Uncompressed data have 11-bit (raw Data Numbers from 0 to 2047) dynamic range with no compression or color interpolation. Lossless compression typically yields ~1.7:1 compression and is not color interpolated. Lossy compression uses a Realtime JPEG algorithm with color interpolation or in grayscale, and with commandable color subsampling (4:4:4 or 4:2:2) and a commandable compression quality of 1 to 100. Lossy JPEG compression of the images is common, depending on downlink volume constraints, although in some cases some observations are retransmitted (as a recovered product) later losslessly. Video products can be commanded raw or as JPEG-compressed color-interpolated Groups of Pictures (GOPs; ≤ 2 MB file size and ≤ 16 frames/GOP), with commandable color subsampling and compression quality. Z stack products (for focus merges and range maps) can reduce as many as eight 1600 x 1200 raw images to a single 1600 x 1200 color JPEG and a grayscale JPEG range image.
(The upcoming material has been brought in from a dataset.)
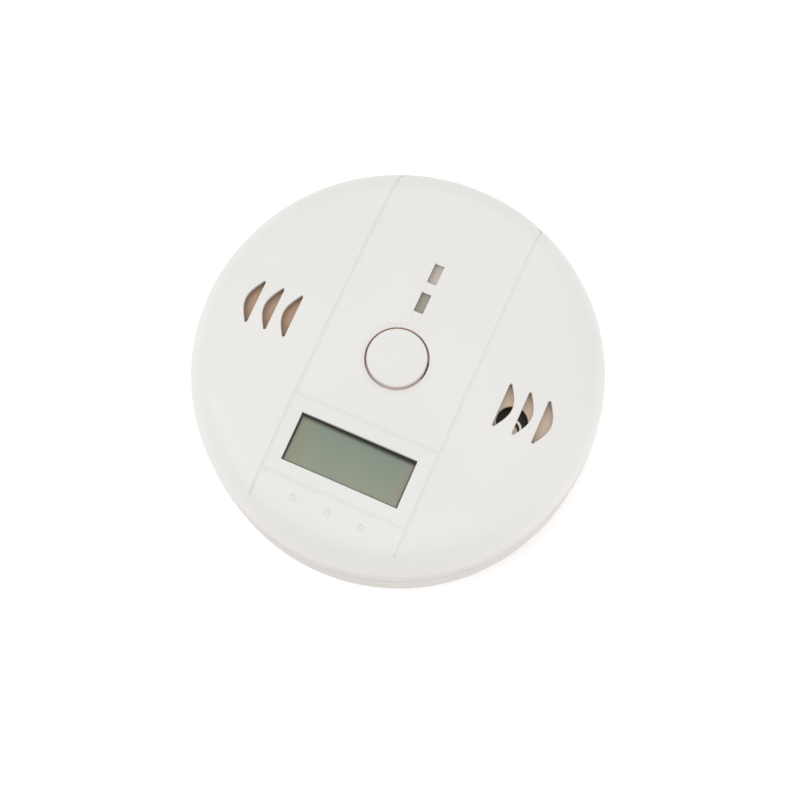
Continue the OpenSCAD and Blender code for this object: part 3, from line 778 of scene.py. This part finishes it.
def board_finish():
    """Green solder mask over copper tracks."""
    mat, tree, shader = material("board", (0.015, 0.11, 0.045), 0.32)
    tracks = combine(tree, "MULTIPLY", between(tree, wave(tree, "X", 170, 1.5), 0.55, 0.65),
                     between(tree, noise(tree, 60, 1), 0.45, 0.5))
    mask = blend_colours(tree, tracks, (0.012, 0.09, 0.035), (0.03, 0.19, 0.07))
    cloud = ramp(tree, noise(tree, 220, 3), (0.010, 0.075, 0.03), (0.016, 0.11, 0.045))
    tree.links.new(blend_colours(tree, tracks, cloud, mask), shader.inputs["Base Color"])
    bump(tree, shader, tracks, 0.5, 0.03 * MM)
    return mat


def winding():
    """Ferrite flanges with enamelled copper wire wound between them."""
    lo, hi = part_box("boost_inductor")
    rim = 1 * MM
    mat, tree, shader = material("ferrite", (0.03, 0.03, 0.032), 0.5)
    z = axis_value(tree, "Z")
    inside = combine(tree, "MULTIPLY", between(tree, z, lo.z + rim, lo.z + rim + 0.05 * MM),
                     between(tree, z, hi.z - rim, hi.z - rim - 0.05 * MM))
    wire = ramp(tree, wave(tree, "Z", 700, 0.4), (0.22, 0.07, 0.02), (0.62, 0.27, 0.10), 0.1, 0.9)
    ferrite = ramp(tree, noise(tree, 900, 3), (0.018, 0.018, 0.02), (0.045, 0.045, 0.048))
    tree.links.new(blend_colours(tree, inside, ferrite, wire), shader.inputs["Base Color"])
    bump(tree, shader, wave(tree, "Z", 700, 0.4), 0.5, 0.05 * MM)
    return mat


def can_capacitor():
    """Dark sleeve with a bare aluminium top."""
    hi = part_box("capacitors")[1]
    mat, tree, shader = material("capacitor", (0.03, 0.035, 0.09), 0.35)
    top = between(tree, axis_value(tree, "Z"), hi.z - 0.25 * MM, hi.z - 0.15 * MM)
    sleeve = ramp(tree, noise(tree, 500, 3), (0.02, 0.022, 0.06), (0.04, 0.045, 0.11))
    tree.links.new(blend_colours(tree, top, sleeve, (0.62, 0.63, 0.65)), shader.inputs["Base Color"])
    tree.links.new(top, shader.inputs["Metallic"])
    bump(tree, shader, noise(tree, 1400, 3), 0.3, 0.02 * MM)
    return mat


def chip_resistor():
    """Black film on a ceramic chip, with tinned ends."""
    lo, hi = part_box("chip_resistors")
    mid, half = (lo.y + hi.y) / 2, (hi.y - lo.y) / 2
    mat, tree, shader = material("resistor", (0.02, 0.02, 0.022), 0.4)
    out = combine(tree, "ABSOLUTE", combine(tree, "SUBTRACT", axis_value(tree, "Y"), mid), 0)
    ends = between(tree, out, half - 0.4 * MM, half - 0.35 * MM)
    film = ramp(tree, noise(tree, 1800, 3), (0.012, 0.012, 0.014), (0.035, 0.035, 0.04))
    tree.links.new(blend_colours(tree, ends, film, (0.66, 0.66, 0.65)), shader.inputs["Base Color"])
    tree.links.new(ends, shader.inputs["Metallic"])
    bump(tree, shader, noise(tree, 2600, 3), 0.3, 0.01 * MM)
    return mat


def zebra():
    """Pink silicone strip with fine dark conducting layers."""
    pink, carbon = (0.72, 0.38, 0.42), (0.06, 0.05, 0.05)
    mat, tree, shader = material("zebra", pink, 0.6)
    layers = between(tree, wave(tree, "X", 1200), 0.45, 0.55)
    tree.links.new(blend_colours(tree, layers, pink, carbon), shader.inputs["Base Color"])
    bump(tree, shader, layers, 0.2, 0.02 * MM)
    return mat


def cell(name, node, flip):
    """Plain wrapped AA cell: matt sleeve with one lighter band, bare steel at both ends."""
    lo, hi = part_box(node)
    mat, tree, shader = material("cell_" + name, (0.05, 0.06, 0.08), 0.35)
    y = axis_value(tree, "Y")
    start, end = (hi.y, lo.y) if flip else (lo.y, hi.y)
    inward = 1 if end > start else -1
    bare = between(tree, y, end - inward * 1.6 * MM, end - inward * 1.5 * MM)
    foot = between(tree, y, start + inward * 0.4 * MM, start + inward * 0.3 * MM)
    steel_ends = combine(tree, "MAXIMUM", bare, foot)
    band = between(tree, y, end - inward * 12.2 * MM, end - inward * 12 * MM)
    wrap = ramp(tree, noise(tree, 300, 3), (0.040, 0.047, 0.064), (0.055, 0.063, 0.085))
    wrapped = blend_colours(tree, band, wrap, (0.42, 0.43, 0.45))
    colour = blend_colours(tree, steel_ends, wrapped, (0.66, 0.66, 0.65))
    tree.links.new(colour, shader.inputs["Base Color"])
    tree.links.new(steel_ends, shader.inputs["Metallic"])
    bump(tree, shader, noise(tree, 900, 4), 0.25, 0.02 * MM)
    return mat


def display_finish():
    """Blank grey-green liquid crystal with a soft dark border, partly the panel's dark print and partly
    painted shadow of the window's walls, and painted shade and light across the field.
    """
    mat, tree, shader = material("display_glass_painted_shade", (0.25, 0.29, 0.21), 0.22)
    x, y = axis_value(tree, "X"), axis_value(tree, "Y")
    left, right = WINDOW_X - WINDOW_W / 2, WINDOW_X + WINDOW_W / 2
    top, bottom = WINDOW_Y + WINDOW_H / 2, WINDOW_Y - WINDOW_H / 2
    slant = combine(tree, "MULTIPLY", x, 0.012)
    edges = [
        between(tree, combine(tree, "ADD", y, slant), top - 1.6 * MM, top - 0.35 * MM),
        between(tree, x, left + 0.85 * MM, left + 0.2 * MM),
        between(tree, x, right - 0.75 * MM, right + 0.1 * MM),
        between(tree, y, bottom + 0.45 * MM, bottom - 0.05 * MM),
    ]
    # painted shadow: the border is widest and slanted along the top, where the window's wall shades the
    # panel; it also stands for the panel's dark print
    border = edges[0]
    for edge in edges[1:]:
        border = combine(tree, "MAXIMUM", border, edge)
    # painted shade and light: darker at the top, lighter towards the bottom and the right, yellower at the
    # left
    down = between(tree, y, top - 0.8 * MM, bottom + 1 * MM, smooth=False)
    across = between(tree, x, left, left + 6 * MM)
    beyond = between(tree, x, right - 4.5 * MM, right)
    field = blend_colours(tree, down, (0.205, 0.252, 0.190), (0.258, 0.287, 0.210))
    field = blend_colours(tree, across, (0.240, 0.246, 0.166), field)
    field = blend_colours(tree, beyond, field, (0.270, 0.265, 0.205))
    cloud = between(tree, noise(tree, 110, 2), 0.3, 0.7)
    field = blend_colours(tree, combine(tree, "MULTIPLY", cloud, 0.25), field, (0.19, 0.25, 0.215))
    tree.links.new(blend_colours(tree, border, field, (0.010, 0.009, 0.006)), shader.inputs["Base Color"])
    bump(tree, shader, noise(tree, 2200, 2), 0.04, 0.01 * MM)
    return mat


def lens(name, low, high, y):
    """Smoked light guide, painted lighter towards one side and one end as painted light falling into it.
    """
    mat, tree, shader = material(name, high, 0.3)
    across = between(tree, axis_value(tree, "X"), -LENS_W / 2, LENS_W / 2)
    along = between(tree, axis_value(tree, "Y"), y + LENS_L / 2, y - LENS_L / 2)
    # painted light: the guide's colour grades lighter towards one corner
    painted_light_grade = combine(tree, "MULTIPLY", combine(tree, "ADD", across, along), 0.5)
    tree.links.new(blend_colours(tree, painted_light_grade, low, high), shader.inputs["Base Color"])
    bump(tree, shader, noise(tree, 1800, 3), 0.12, 0.01 * MM)
    return mat


white_abs = moulded("white_abs", (0.78, 0.77, 0.745), 0.48)
# the cover and the cap carry painted light: a warm tint on the walls of the button's gap
cover_abs = moulded("cover_abs", (0.78, 0.77, 0.745), 0.48, gap_glow_side=1)
button_abs = moulded("button_abs", (0.78, 0.77, 0.745), 0.42, grain=0.35, gap_glow_side=-1)


def paint(obj, mat):
    if not obj.data.materials:
        obj.data.materials.append(mat)
    for i in range(len(obj.data.materials)):
        obj.data.materials[i] = mat
    for slot in obj.material_slots:
        slot.material = mat


# ---------- pieces ----------

cover = build_front_cover()
paint(cover, cover_abs)
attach(cover, "detector")
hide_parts("front_cover")

cap = build_test_button()
paint(cap, button_abs)
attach(cap, "button")
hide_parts("test_button")

screw_steel = metal("screw_steel", (0.56, 0.56, 0.55), 0.32)
contact_steel = metal("contact_nickel", (0.66, 0.64, 0.60), 0.3, "X")
node_finish = {
    "rear_housing": white_abs,
    "mounting_base": white_abs,
    # painted shade: the trays behind the vents are white plastic given warm tan colours for the dim, warm
    # light bounced inside them
    "sensor_cover": moulded("sensor_tray_painted_shade", (0.505, 0.338, 0.234), 0.6, tint=0.02),
    "sounder_plate": moulded("sounder_tray_painted_shade", (0.73, 0.578, 0.455), 0.55, tint=0.06),
    "buzzer_body": moulded("buzzer_black", (0.056, 0.042, 0.031), 0.5),
    # painted light: the port ring and the piezo disc glow faintly though they are no lamps, standing in
    # for light reaching them through the vents
    "sounder_port_ring": moulded("ring_white_painted_glow", (0.88, 0.86, 0.82), 0.3, **glow((1, 0.96, 0.9), 0.36)),
    "buzzer_disc": moulded("piezo", (0.80, 0.68, 0.55), 0.5, **glow((1, 0.82, 0.66), 0.3)),
    "lcd_panel": display_finish(),
    "alarm_light_guide": lens("alarm_lens", (0.415, 0.358, 0.312), (0.608, 0.553, 0.484), LENS_Y[0]),
    "power_light_guide": lens("power_lens", (0.32, 0.295, 0.245), (0.375, 0.335, 0.277), LENS_Y[1]),
    "lcd_holder": moulded("holder_white", (0.66, 0.65, 0.62), 0.5),
    "circuit_board": board_finish(),
    "switch_body": moulded("switch_black", (0.025, 0.025, 0.027), 0.45),
    "switch_plunger": moulded("switch_stem", (0.55, 0.12, 0.08), 0.45),
    "controller_chip": moulded("chip_epoxy", (0.022, 0.022, 0.024), 0.6, grain=1.0),
    "capacitors": can_capacitor(),
    "chip_resistors": chip_resistor(),
    "boost_inductor": winding(),
    "alarm_led": moulded("alarm_led", (0.55, 0.05, 0.04), 0.15, grain=0.1),
    "power_led": moulded("power_led", (0.08, 0.42, 0.12), 0.15, grain=0.1),
    "zebra_strips": zebra(),
    "co_sensor": metal("sensor_steel", (0.60, 0.59, 0.57), 0.28, "Z"),
    "sensor_gasket": foam("gasket_foam", (0.045, 0.045, 0.047)),
    "battery_left": cell("left", "battery_left", False),
    "battery_middle": cell("middle", "battery_middle", True),
    "battery_right": cell("right", "battery_right", False),
    "battery_contact_plates": contact_steel,
    "battery_springs": contact_steel,
    "case_screws": screw_steel,
    "circuit_board_screws": screw_steel,
}
for name, obj in nodes.items():
    paint(obj, node_finish.get(name, white_abs))

# ---------- stage ----------

scene = bpy.context.scene
scene.view_settings.view_transform = "Standard"
scene.view_settings.look = "None"

floor = new_object("floor", [(-4, -4, 0), (4, -4, 0), (4, 4, 0), (-4, 4, 0)], [[0, 1, 2, 3]])
floor.location.z = cad_box[0].z - 0.05 * MM
paint(floor, material("floor_paper", (0.97, 0.97, 0.97), 0.9, **glow((1, 1, 1), 0.22))[0])

world = bpy.data.worlds.new("studio")
scene.world = world
world.use_nodes = True


def sky():
    """White tent, bright overhead; low down it dims, most on the near side, where it is warmer."""
    tree = world.node_tree
    shader = tree.nodes["Background"]
    place = tree.nodes.new("ShaderNodeTexCoord")
    split = tree.nodes.new("ShaderNodeSeparateXYZ")
    tree.links.new(place.outputs["Generated"], split.inputs["Vector"])
    near = combine(tree, "ADD", combine(tree, "MULTIPLY", split.outputs["X"], 0.46),
                   combine(tree, "MULTIPLY", split.outputs["Y"], -0.89))
    far = between(tree, near, 0.0, -0.8)
    near = between(tree, near, -0.1, 0.8)
    high = between(tree, split.outputs["Z"], 0.12, 0.62)
    low = combine(tree, "SUBTRACT", 0.66, combine(tree, "MULTIPLY", near, 0.6))
    low = combine(tree, "SUBTRACT", low, combine(tree, "MULTIPLY", far, 0.16))
    rise = combine(tree, "MULTIPLY", high, combine(tree, "SUBTRACT", 0.93, low))
    tree.links.new(combine(tree, "ADD", low, rise), shader.inputs["Strength"])
    warm = combine(tree, "MULTIPLY", near, combine(tree, "SUBTRACT", 1.0, high))
    tree.links.new(blend_colours(tree, warm, (1.0, 1.0, 1.0), (1.0, 0.86, 0.78)), shader.inputs["Color"])


sky()


def softbox(name, place, target, size, power):
    light = bpy.data.lights.new(name, "AREA")
    light.shape = "DISK"
    light.size = size
    light.energy = power
    obj = bpy.data.objects.new(name, light)
    obj.location = place
    obj.rotation_euler = (Vector(target) - Vector(place)).to_track_quat("-Z", "Y").to_euler()
    scene.collection.objects.link(obj)


CENTRE = (0, 0, 0.03)
softbox("key", (-0.72, -0.36, 0.95), CENTRE, 0.8, 3.5)
softbox("fill", (1.0, 0.0, 0.36), CENTRE, 0.8, 2.4)

# Camera: azimuth round from -Y towards +X, elevation above the table, roll about the view
AZIMUTH, ELEVATION, ROLL = 27.3, 75.45, -3.5
DISTANCE = 403.2 * MM
AIM = Vector((5.0 * MM, -9.4 * MM, FACE_TOP))
FOCAL_LENGTH = 74.96
SENSOR_WIDTH = 36


def add_camera():
    data = bpy.data.cameras.new("camera")
    data.lens = FOCAL_LENGTH
    data.sensor_width = SENSOR_WIDTH
    data.clip_start = 0.02
    obj = bpy.data.objects.new("camera", data)
    a, e = math.radians(AZIMUTH), math.radians(ELEVATION)
    back = Vector((math.sin(a) * math.cos(e), -math.cos(a) * math.cos(e), math.sin(e)))
    right = Vector((math.cos(a), math.sin(a), 0))
    up = back.cross(right)
    turn = Matrix.Rotation(math.radians(ROLL), 3, back)
    right, up = turn @ right, turn @ up
    pose = Matrix((right, up, back)).transposed().to_4x4()
    pose.translation = AIM + back * DISTANCE
    obj.matrix_world = pose
    scene.collection.objects.link(obj)
    scene.camera = obj


add_camera()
Lastly, companding performs 11-bit to 8-bit square-root encoding/decoding via lookup tables.
A summary of the filter set and the debayering methods used to generate the full-size images, along with a plot of Mastcam-Z spectral response, is shown below in the three figures below.
Mastcam-Z camera characteristics are shown in the table below.
Mastcam-Z Operational Characteristics | |
---|---|
Characteristic | Value |
Resolution (S x L) |
Resolution (S x L) 1648 x 1200 (1600 x 1200 photoactive pixels) |
Bit Depth | 11 |
Field of View (FOV) |
Wide: 25.6° x 19.2° Narrow: 6.2° x 4.6° |
Baseline Stereo Separation | 24.4 cm |
Toe-in | 1.15° |
Pixel Size | 7.4 μm x 7.4 μm |
Spatial Resolution (Wide Zoom) |
~0.6 mm/pix @ ~2 m range ~3 cm/pix @ 100 m range |
Spatial Resolution (Narrow Zoom) |
~0.13 mm/pix @ ~2 m range ~6.7 mm/pix @ 100 m range |
Angular Resolution |
26 mm focal length: 283 μrad/pix 110 mm focal length: 67.4 μrad/pix |
Focal Length | 26 – 110 mm |
f/number |
26 mm focal length: f/7 110 mm focal length: f/9 |
Focus Range |
0.5m to ∞ for 26 to ~50mm 1m to ∞ for ~50 to 110mm |
Number of Spectral Filters | 7 plus Broadband RGB Bayer pattern |
Mastcam-Z Zoom Motor counts and corresponding Focal Length values are listed in shown in the table below.
Zoom motor count (z) | Focal length (f), mm |
---|---|
0 | 26 |
2448 | 34 |
3834 | 48 |
5196 | 63 |
6720 | 79 |
8652 | 100 |
9600 | 110 |
The relationship of Zoom vs. Focal Length is approximated as a piecewise linear function. Thus for a given Zoom motor count, the corresponding focus F is defined by:
F = (f2-f1) / (z2-z1) × (z-z1) + f1
where z1,z2 are the min and max values of the range from the table containing z, and f1, f2 are the corresponding min and max focal lengths for the range.